Exercise instructions: Copy the data exactly from the line that contains "bake_transform(strip)" through the line that contains "bpy.context.scene.collection.objects.link(made)", keeping both end lines and leaving out everything else.
***** Source excerpt *****
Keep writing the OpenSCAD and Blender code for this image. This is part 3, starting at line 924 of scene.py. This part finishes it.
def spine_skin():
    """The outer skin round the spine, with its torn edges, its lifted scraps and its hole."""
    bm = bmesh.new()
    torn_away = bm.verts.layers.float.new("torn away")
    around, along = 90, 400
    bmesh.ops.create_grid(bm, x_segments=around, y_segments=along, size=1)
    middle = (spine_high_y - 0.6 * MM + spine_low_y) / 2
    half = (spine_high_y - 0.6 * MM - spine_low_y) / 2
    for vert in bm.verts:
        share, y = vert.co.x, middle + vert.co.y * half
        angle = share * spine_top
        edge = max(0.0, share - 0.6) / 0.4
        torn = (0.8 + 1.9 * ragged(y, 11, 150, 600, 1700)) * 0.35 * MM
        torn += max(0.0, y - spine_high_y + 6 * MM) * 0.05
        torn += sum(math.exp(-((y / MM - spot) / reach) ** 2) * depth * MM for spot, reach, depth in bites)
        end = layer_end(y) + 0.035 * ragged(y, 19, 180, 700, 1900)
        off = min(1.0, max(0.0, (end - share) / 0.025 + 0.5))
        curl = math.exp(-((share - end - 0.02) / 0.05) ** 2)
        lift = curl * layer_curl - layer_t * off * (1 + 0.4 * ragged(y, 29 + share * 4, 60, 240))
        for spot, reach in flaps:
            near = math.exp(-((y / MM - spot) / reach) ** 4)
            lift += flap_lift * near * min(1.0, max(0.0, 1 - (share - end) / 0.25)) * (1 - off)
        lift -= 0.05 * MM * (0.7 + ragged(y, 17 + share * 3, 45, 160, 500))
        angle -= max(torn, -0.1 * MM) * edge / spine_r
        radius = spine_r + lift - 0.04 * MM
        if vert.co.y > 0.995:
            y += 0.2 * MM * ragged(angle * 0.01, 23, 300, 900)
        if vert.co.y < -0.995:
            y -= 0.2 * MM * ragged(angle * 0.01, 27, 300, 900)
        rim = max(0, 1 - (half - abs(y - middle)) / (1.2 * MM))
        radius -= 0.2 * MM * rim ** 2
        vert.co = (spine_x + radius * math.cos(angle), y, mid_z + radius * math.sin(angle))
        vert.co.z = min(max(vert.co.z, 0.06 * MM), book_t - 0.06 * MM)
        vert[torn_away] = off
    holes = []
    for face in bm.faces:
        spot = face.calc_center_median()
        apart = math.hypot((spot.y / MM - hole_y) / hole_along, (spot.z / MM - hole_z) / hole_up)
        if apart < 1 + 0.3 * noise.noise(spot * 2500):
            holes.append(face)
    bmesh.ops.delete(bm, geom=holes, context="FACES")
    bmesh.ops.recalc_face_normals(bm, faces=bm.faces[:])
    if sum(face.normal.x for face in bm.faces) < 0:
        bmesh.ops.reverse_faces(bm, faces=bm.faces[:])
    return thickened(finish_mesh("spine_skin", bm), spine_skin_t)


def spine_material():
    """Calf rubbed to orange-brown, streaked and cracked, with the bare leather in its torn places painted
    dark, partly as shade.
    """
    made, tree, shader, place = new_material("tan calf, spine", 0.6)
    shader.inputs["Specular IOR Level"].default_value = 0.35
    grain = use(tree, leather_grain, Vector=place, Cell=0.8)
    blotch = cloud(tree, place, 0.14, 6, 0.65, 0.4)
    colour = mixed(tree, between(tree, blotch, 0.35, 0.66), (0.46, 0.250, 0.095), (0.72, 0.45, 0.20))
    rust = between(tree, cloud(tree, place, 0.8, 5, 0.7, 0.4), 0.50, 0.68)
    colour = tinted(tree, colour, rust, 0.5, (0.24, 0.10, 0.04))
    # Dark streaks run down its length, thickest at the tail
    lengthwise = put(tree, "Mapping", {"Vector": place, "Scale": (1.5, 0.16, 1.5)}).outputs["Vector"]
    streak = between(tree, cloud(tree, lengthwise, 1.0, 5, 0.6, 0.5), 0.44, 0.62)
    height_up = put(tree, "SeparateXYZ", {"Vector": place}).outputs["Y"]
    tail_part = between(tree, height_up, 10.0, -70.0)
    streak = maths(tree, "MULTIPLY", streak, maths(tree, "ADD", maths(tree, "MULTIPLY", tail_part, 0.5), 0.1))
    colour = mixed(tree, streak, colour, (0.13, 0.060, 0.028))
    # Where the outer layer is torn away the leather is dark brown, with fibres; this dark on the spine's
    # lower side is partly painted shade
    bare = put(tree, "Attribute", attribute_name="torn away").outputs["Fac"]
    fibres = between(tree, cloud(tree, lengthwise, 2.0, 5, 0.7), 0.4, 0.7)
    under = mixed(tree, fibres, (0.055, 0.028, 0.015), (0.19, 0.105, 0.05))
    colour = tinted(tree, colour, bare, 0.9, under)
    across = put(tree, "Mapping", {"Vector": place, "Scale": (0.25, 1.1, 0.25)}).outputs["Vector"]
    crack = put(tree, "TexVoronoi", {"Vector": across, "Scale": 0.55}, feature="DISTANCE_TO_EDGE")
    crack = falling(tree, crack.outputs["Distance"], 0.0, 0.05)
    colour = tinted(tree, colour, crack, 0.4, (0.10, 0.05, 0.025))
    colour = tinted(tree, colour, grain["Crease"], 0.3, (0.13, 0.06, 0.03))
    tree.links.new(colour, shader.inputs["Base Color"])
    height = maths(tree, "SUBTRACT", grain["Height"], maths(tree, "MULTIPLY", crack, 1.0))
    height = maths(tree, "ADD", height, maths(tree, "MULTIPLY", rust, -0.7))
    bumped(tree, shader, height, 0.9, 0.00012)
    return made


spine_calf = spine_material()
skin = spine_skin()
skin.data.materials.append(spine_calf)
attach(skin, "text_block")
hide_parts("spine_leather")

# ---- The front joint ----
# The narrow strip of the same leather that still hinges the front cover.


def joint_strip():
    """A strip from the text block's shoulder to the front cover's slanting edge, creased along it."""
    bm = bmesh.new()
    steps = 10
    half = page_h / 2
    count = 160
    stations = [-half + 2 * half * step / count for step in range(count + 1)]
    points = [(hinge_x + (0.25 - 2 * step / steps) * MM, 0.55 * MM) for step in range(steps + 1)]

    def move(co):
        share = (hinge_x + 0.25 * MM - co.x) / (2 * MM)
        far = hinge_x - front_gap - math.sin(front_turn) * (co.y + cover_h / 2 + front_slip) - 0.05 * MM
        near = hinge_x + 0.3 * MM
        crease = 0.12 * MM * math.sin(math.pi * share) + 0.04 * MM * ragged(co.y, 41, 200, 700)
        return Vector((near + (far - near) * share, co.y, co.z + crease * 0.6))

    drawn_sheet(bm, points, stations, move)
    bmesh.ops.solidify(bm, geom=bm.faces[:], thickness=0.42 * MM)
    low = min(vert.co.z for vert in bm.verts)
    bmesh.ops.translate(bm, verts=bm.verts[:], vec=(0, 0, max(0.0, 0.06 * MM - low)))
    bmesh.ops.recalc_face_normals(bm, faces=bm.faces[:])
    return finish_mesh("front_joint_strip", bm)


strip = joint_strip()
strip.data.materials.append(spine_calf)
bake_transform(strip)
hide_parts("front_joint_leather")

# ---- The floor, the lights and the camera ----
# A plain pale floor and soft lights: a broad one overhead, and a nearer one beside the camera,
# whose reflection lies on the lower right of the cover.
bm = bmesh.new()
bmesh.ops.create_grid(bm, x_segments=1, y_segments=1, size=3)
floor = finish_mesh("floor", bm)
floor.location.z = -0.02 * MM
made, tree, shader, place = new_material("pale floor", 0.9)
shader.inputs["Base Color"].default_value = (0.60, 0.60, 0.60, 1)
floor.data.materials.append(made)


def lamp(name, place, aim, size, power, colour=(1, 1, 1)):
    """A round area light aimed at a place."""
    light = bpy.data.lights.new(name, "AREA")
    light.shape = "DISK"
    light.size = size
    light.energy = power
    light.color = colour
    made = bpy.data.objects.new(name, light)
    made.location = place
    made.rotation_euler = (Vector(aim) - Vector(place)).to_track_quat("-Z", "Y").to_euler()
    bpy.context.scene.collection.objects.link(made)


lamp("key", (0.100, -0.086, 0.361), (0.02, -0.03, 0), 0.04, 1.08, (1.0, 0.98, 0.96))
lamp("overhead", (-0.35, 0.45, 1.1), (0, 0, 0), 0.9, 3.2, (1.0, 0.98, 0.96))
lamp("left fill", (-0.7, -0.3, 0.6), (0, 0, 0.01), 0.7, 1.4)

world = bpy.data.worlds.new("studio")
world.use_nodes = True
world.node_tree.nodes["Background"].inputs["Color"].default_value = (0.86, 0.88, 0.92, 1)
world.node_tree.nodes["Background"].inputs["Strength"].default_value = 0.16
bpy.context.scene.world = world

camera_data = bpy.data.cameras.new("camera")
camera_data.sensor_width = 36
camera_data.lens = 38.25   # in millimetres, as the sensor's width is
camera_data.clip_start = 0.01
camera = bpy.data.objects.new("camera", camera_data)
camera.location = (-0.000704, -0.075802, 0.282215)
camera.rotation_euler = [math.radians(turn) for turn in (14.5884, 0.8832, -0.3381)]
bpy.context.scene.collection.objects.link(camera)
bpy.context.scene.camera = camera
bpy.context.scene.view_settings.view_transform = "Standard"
*****
Written answer:
bake_transform(strip)
hide_parts("front_joint_leather")

# ---- The floor, the lights and the camera ----
# A plain pale floor and soft lights: a broad one overhead, and a nearer one beside the camera,
# whose reflection lies on the lower right of the cover.
bm = bmesh.new()
bmesh.ops.create_grid(bm, x_segments=1, y_segments=1, size=3)
floor = finish_mesh("floor", bm)
floor.location.z = -0.02 * MM
made, tree, shader, place = new_material("pale floor", 0.9)
shader.inputs["Base Color"].default_value = (0.60, 0.60, 0.60, 1)
floor.data.materials.append(made)


def lamp(name, place, aim, size, power, colour=(1, 1, 1)):
    """A round area light aimed at a place."""
    light = bpy.data.lights.new(name, "AREA")
    light.shape = "DISK"
    light.size = size
    light.energy = power
    light.color = colour
    made = bpy.data.objects.new(name, light)
    made.location = place
    made.rotation_euler = (Vector(aim) - Vector(place)).to_track_quat("-Z", "Y").to_euler()
    bpy.context.scene.collection.objects.link(made)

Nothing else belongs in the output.